As an institution this was a centre of culture and learning for hundreds of years, demonstrated by one of the region’s largest collections of Gothic and Rudolfina Art (late-16th and early-17th century), and a spellbinding library containing more than 200,000 volumes and 3,000 manuscripts.
There you can cast your gaze on the exuberant stucco work and frescoes of the Theological Hall (1720s) and the Philosophical Hall (1780s).
23. The Powder Tower
This emblematic landmark is one of Prague’s original 13 gates and marks the transition between the Old Town and New Town.
The foundation stone was laid by Vladislaus II of Hungary (1456-1516), while the name is much more recent as the gate served as a gunpowder depot from around the middle of the 18th century.
The design greeting visitors today is also relatively new, and goes back to the neo-Gothic revamp in the late-19th century by Czech architect Josef Mocher. The Powder Tower is the first step on the Royal Route, (Královská cesta) a tourist route leading to St Vitus Cathedral, following the course of a historic coronation trail taken by a long succession of Czech Kings.
You can go inside to see an exhibition about Prague’s skyline and enjoy the view 44 metres above the Old Town streets.
24. Vrtba Garden
This dainty space is one of a cluster of Baroque gardens on the north slope of Petřín Hill, overlooking Malá Strana.
Vrtba Garden dates from a construction boom at the start of the 18th century and was designed by František Maxmilián Kaňka (1674-1766). At that time he was renovating the palace on the property, which has undergone lots of changes in the last couple of centuries, while the garden is mostly unaltered.
The garden is in a French formal style on three terraces, with topiaries and precise, scrolling boxwood broderies separated by gravel paths.

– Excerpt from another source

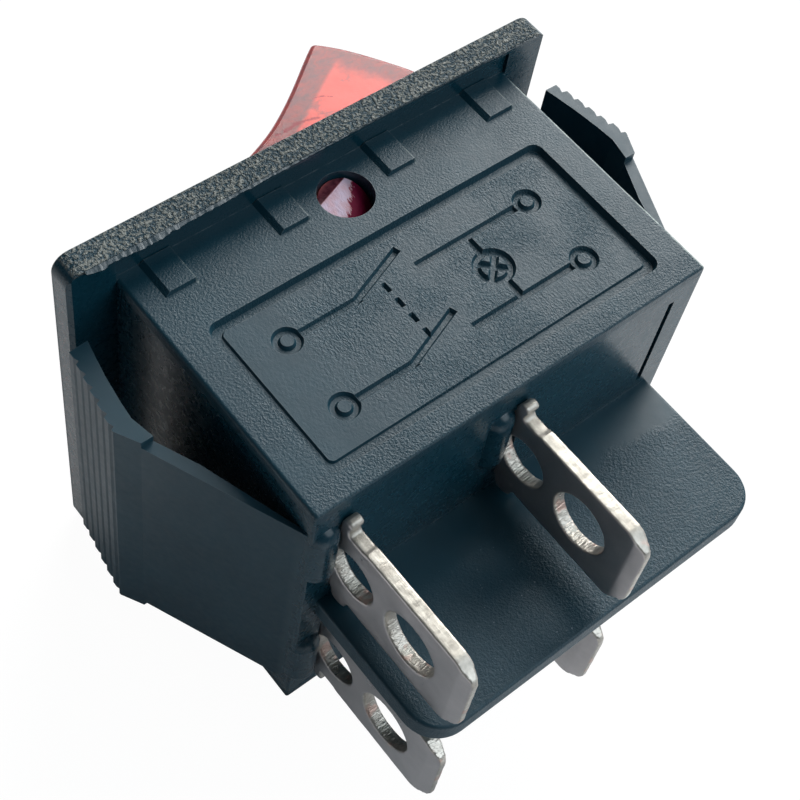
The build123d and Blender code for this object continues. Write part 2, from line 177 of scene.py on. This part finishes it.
# ------------------------------------------------------------ black moulding
def edge_mask(t, radius=0.00012, lo=0.02, hi=0.25):
    """1 on sharp edges, 0 on flats, from the bevelled against the true normal."""
    bev = t.node("ShaderNodeBevel", {"Radius": radius}, samples=6)
    geo = t.node("ShaderNodeNewGeometry")
    dot = t.node("ShaderNodeVectorMath", {0: bev.outputs[0], 1: geo.outputs["Normal"]}, operation="DOT_PRODUCT")
    return t.remap(t.math("SUBTRACT", 1.0, dot.outputs["Value"]), lo, hi, smooth=True)


def black_plastic():
    t = Tree("black_moulded_plastic")
    x, y, z = t.xyz()
    ax, az = t.math("ABSOLUTE", x), t.math("ABSOLUTE", z)
    # where each tool finish lies on the moulding
    rim = t.remap(az, 12.45, 12.6, smooth=True)
    front = t.remap(y, -1.2, -1.45, smooth=True)
    side = t.math("MULTIPLY", band(t, az, 10.0, 11.1, 0.08), t.remap(y, 0.3, 1.2, smooth=True))
    side = t.math("MULTIPLY", side, t.remap(y, 16.2, 16.05, smooth=True))
    plate = t.math("MULTIPLY", band(t, y, 5.3, 14.2, 0.05), t.remap(ax, 10.45, 10.3, smooth=True))
    plate = t.math("MULTIPLY", plate, side)
    past_wall = t.remap(t.noise(0.5, 1.0, 0.5), 0.3, 0.7, 18.4, 19.4)
    barrier = t.math("MULTIPLY", t.remap(t.math("SUBTRACT", y, past_wall), -0.6, 0.6, smooth=True),
                     t.remap(az, 1.0, 0.9, smooth=True))
    # spark-eroded grains
    n1 = t.noise(5.8, 2.0, 0.6, 0.3)
    n2 = t.noise(7.6, 2.0, 0.6, 0.2)
    n3 = t.noise(7.4, 2.0, 0.6, 0.2)
    rip = t.noise(1.0, 2.0, 0.6, 0.4, t.stretch(8.5, 6.0, 6.0))
    patch = t.noise(0.20, 2.0, 0.5)
    patch2 = t.noise(0.34, 2.0, 0.5, 0.0, t.stretch(1.0, 1.0, 1.0))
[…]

The statues, urns and other sculptural elements on the balustrades were carved by Matthias Braun (1684-1738), the Czech region’s preeminent Baroque sculptor at the time.
There’s an unassuming entrance on Karmelitská Street, and the terraces give you what may be the best view of St Nicholas Church.
25. Kasárna Karlín
A change of pace from Prague’s Baroque sights, Kasárna Karlín in Prague 8 was the site for the city’s military garrison from the 1840s until as recently as 2008.
The Neoclassical barracks building is enormous and remarkably close to the historic centre of Prague. By the 2000s the barracks had become obsolete, and after the various military units all moved out the Ministry of Defence welcomed proposals to revitalise the building.
These all fell through, until the non-profit Pražské centrum stepped in to turn it into a cultural centre. Kasárna Karlín started life in 2017 and may not be here forever. But there’s an endearing DIY quality to it all.
The tiled walls of the old army swimming pool now house a cafe, while the pool itself is a stage for theatre performances. There’s also a bar in the former vehicle garages, a sauna, lots of exhibition space, an indoor and outdoor cinema, a children’s playground and even a beach volleyball court in summer.